The FTC contends Aria has violated this Court's prior order because Aria has produced only three independent contractor agreements. Aria responds that it has produced all responsive documents. The absence of certain categories of documents, such as disciplinary records, is not necessarily suspect. It is possible Aria did not discipline any telemarketers or terminate their employment for their use, misuse, or non-use of telemarketing scripts as described in Request for Production No. 47. Further, the FTC has not presented any evidence, such as deposition testimony, that Aria had any written guidelines or policies responsive to the requests.

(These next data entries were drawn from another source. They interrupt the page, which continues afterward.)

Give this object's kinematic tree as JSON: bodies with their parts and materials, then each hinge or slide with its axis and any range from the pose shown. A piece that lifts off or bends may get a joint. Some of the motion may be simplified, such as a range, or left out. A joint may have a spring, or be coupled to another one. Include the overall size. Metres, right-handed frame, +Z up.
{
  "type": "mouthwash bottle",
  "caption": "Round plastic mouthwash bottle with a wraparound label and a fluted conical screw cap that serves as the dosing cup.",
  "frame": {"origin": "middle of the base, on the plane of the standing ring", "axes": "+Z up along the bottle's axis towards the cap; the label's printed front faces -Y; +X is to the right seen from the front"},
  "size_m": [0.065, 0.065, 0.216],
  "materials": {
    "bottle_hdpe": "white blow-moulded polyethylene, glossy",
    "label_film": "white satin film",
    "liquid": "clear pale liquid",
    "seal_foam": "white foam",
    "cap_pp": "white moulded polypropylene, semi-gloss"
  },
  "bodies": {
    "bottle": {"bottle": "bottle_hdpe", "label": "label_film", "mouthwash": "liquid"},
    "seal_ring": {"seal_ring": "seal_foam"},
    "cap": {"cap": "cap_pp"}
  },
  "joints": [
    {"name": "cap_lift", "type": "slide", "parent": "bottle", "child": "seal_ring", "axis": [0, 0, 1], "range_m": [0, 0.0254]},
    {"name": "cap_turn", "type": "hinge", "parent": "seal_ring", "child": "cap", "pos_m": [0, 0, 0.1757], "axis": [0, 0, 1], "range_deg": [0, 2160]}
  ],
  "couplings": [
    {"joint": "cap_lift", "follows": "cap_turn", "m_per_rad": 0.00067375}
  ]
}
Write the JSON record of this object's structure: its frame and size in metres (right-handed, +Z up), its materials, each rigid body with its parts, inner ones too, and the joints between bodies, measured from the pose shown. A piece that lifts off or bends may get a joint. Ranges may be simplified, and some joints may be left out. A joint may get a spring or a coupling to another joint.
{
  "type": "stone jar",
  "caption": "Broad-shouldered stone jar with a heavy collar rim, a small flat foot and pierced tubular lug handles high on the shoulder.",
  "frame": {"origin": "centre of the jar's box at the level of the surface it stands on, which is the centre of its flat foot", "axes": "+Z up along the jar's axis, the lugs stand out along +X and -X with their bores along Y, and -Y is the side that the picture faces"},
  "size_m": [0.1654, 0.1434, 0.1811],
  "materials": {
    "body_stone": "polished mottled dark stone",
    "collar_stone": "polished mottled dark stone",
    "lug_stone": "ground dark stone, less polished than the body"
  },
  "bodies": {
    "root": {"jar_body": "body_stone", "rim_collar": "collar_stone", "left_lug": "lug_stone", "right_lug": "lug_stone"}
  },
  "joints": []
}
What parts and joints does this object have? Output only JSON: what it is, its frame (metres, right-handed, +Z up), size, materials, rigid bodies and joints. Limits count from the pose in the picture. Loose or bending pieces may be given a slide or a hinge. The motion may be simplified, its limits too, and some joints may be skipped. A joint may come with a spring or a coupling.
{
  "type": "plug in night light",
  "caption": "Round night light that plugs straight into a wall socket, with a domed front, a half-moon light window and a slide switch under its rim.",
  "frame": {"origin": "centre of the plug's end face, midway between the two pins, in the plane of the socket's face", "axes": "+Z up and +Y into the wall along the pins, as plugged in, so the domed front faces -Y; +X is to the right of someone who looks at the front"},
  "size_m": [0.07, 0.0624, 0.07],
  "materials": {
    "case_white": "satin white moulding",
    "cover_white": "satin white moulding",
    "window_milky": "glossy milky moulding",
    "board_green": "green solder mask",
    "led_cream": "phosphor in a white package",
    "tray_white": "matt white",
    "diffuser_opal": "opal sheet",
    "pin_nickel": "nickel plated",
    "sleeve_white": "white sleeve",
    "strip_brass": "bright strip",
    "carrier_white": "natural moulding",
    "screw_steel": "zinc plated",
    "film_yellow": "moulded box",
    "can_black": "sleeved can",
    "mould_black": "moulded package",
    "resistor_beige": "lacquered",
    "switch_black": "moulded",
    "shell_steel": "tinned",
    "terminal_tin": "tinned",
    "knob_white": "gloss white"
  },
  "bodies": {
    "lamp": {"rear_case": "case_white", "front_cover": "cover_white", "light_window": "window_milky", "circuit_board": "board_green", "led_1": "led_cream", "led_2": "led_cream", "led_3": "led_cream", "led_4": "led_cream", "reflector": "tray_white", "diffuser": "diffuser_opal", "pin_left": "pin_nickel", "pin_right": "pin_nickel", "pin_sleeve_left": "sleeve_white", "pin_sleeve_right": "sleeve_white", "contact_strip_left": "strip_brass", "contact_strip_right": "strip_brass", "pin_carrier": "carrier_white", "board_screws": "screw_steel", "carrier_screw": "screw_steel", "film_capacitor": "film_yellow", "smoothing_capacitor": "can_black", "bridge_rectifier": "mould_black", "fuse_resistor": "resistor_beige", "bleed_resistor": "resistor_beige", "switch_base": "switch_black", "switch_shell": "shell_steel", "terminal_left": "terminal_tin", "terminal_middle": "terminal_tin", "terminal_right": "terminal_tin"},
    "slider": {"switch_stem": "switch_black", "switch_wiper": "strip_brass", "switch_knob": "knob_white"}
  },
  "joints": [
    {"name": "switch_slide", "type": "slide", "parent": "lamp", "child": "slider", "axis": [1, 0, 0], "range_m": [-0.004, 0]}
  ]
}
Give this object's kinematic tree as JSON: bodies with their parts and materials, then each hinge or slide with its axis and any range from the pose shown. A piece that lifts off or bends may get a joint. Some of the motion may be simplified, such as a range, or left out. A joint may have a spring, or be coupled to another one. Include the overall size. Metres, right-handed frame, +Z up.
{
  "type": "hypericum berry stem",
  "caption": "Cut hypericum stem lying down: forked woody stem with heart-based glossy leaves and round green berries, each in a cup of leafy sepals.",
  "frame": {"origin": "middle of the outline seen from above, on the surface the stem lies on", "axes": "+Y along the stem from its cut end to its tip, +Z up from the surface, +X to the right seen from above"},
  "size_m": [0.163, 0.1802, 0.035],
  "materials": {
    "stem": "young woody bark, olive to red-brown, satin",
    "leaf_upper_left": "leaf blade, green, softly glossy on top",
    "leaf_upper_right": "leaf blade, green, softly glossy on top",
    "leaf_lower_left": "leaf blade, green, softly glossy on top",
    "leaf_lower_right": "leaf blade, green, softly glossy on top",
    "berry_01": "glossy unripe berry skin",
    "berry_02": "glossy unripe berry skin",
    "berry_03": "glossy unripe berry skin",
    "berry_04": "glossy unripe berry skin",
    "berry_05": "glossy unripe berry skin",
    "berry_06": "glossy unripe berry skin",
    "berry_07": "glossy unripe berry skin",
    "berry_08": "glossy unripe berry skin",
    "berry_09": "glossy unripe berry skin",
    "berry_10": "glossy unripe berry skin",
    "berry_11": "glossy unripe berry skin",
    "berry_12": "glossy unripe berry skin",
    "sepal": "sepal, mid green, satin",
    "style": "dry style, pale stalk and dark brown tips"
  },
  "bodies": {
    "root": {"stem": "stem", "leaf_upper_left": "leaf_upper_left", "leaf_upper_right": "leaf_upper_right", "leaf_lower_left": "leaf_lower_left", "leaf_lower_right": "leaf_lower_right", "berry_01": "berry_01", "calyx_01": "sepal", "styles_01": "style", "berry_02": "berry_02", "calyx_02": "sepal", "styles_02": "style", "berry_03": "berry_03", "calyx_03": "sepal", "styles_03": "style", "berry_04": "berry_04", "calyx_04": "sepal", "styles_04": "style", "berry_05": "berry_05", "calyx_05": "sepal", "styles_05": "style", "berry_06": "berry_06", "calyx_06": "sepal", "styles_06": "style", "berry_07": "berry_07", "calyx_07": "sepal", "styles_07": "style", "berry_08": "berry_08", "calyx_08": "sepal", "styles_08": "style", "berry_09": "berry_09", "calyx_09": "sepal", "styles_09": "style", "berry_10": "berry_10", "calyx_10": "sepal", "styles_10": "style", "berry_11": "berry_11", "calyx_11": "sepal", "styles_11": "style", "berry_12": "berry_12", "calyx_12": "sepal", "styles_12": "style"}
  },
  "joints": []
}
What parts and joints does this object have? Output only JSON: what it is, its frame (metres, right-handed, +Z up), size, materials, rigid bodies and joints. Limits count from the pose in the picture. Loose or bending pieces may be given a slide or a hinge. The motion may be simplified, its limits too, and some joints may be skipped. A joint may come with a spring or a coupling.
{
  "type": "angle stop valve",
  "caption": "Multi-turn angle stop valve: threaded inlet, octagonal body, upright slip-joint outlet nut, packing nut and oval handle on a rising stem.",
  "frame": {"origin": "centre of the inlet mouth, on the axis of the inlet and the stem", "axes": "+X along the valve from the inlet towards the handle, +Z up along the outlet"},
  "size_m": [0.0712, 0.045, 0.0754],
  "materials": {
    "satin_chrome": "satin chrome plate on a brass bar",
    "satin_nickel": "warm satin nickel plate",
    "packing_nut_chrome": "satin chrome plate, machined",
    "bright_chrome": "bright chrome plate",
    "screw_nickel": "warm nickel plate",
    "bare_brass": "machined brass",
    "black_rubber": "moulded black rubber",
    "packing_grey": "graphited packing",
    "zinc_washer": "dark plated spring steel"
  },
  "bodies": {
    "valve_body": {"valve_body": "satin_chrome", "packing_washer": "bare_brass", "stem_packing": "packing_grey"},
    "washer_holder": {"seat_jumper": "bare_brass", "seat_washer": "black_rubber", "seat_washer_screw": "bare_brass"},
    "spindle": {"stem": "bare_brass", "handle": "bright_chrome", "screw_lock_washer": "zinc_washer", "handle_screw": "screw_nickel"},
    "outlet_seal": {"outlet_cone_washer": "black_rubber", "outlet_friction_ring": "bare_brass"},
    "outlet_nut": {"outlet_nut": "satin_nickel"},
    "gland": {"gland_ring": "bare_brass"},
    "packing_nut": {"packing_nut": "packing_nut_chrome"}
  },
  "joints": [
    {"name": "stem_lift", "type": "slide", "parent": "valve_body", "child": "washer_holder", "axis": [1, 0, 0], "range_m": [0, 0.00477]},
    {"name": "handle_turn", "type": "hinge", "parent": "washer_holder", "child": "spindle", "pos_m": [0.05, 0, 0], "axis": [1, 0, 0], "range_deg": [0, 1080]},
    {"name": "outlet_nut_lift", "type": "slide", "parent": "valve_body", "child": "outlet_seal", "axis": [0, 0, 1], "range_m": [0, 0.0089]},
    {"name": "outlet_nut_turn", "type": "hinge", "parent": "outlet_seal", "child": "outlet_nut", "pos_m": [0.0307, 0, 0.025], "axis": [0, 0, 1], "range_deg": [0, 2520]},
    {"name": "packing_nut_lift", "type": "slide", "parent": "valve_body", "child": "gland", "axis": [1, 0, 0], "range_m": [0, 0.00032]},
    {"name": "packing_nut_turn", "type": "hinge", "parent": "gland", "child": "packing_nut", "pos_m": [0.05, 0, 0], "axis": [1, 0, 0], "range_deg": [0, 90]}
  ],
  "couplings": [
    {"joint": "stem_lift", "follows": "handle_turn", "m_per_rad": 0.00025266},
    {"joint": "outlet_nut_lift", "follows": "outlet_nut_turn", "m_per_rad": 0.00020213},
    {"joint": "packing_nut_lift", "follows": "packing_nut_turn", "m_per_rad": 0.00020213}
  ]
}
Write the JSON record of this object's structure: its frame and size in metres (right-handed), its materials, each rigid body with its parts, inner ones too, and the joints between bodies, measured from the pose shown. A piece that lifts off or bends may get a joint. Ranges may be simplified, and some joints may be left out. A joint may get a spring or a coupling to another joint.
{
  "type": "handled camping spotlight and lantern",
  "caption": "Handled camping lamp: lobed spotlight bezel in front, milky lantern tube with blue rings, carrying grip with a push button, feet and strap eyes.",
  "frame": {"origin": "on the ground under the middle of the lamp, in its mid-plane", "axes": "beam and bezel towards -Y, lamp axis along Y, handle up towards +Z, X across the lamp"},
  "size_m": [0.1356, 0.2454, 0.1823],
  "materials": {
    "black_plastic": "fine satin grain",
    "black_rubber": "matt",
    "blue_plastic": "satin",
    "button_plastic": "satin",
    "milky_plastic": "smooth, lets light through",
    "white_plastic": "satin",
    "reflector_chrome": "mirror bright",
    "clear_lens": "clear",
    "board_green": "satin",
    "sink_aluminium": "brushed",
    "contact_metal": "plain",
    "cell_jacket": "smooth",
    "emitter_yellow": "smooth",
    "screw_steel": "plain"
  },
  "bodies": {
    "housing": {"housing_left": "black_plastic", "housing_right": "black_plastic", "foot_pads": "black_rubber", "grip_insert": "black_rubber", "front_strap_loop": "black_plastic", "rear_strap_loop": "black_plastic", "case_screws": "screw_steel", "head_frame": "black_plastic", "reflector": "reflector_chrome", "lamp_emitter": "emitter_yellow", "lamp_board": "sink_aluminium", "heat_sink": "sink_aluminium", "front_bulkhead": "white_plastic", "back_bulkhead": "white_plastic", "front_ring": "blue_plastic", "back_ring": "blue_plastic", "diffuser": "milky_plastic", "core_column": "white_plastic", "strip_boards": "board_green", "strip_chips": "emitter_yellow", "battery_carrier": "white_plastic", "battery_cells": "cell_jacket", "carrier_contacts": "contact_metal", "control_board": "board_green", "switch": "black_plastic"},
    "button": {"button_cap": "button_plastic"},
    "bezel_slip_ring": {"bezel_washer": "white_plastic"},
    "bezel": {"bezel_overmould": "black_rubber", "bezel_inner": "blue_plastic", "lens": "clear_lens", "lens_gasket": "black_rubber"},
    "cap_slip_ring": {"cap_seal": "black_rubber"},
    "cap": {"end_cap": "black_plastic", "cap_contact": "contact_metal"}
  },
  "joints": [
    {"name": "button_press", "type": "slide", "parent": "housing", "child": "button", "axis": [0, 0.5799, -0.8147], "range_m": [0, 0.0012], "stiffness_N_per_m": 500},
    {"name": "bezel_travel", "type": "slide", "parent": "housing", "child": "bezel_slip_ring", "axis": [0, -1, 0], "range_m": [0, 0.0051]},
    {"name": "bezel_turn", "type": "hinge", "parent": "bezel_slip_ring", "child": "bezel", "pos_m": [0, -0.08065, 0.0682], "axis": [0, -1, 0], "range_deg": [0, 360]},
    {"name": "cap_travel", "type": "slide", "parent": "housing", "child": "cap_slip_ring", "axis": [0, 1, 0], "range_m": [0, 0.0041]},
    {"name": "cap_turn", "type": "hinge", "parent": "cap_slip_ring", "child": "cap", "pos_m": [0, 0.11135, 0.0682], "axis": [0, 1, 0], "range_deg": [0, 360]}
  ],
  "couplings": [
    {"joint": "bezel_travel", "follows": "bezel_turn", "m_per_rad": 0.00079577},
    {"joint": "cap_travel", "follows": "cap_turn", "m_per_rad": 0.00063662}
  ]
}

However, it is more problematic that there are purportedly no records showing when the independent contractors' employment ceased, and the Court questions whether there are sources that contain this information, such as payroll or payment records.
Accordingly, within seven (7) days of this Order, Aria shall provide a supplemental production and response affirmatively stating whether further responsive documents exist and describing with specificity how and where it searched for responsive documents. This is in addition to making a supplemental production in accordance with the FTC's interpretation of the requests.
D. Attorney's Fees
In addition to other sanctions, the Court must order the disobedient party, the attorney advising that party, or both to pay the reasonable expenses, including attorney's fees, caused by the failure to comply with a court order unless the failure was substantially justified or other circumstances make an award of expenses unjust. In the instant motion, the FTC seeks to recover the costs it incurred in bringing this motion.
Here, the Court has ordered that both Aria and WPS supplement their productions and has struck DX-2 from the summary judgment record. However, the Court has not imposed sanctions for violating a court order pursuant to Fed.R.Civ.P. 37(b). Thus, it is not mandatory for the Court to award expenses. In this case, the Court will require the parties to bear their own expenses in connection with this motion.
Accordingly,
IT IS THEREFORE ORDERED that Plaintiff Federal Trade Commission's Motion for Sanctions Against Defendants Aria Financial Services LLC and Wealth Power Systems, LLC for Violating Order to Produce Documents (ECF No. 306) is granted in part and denied in part as described herein.
IT IS FURTHER ORDERED that DX-2 shall be stricken from the record in consideration of the FTC's Motion for Summary Judgment.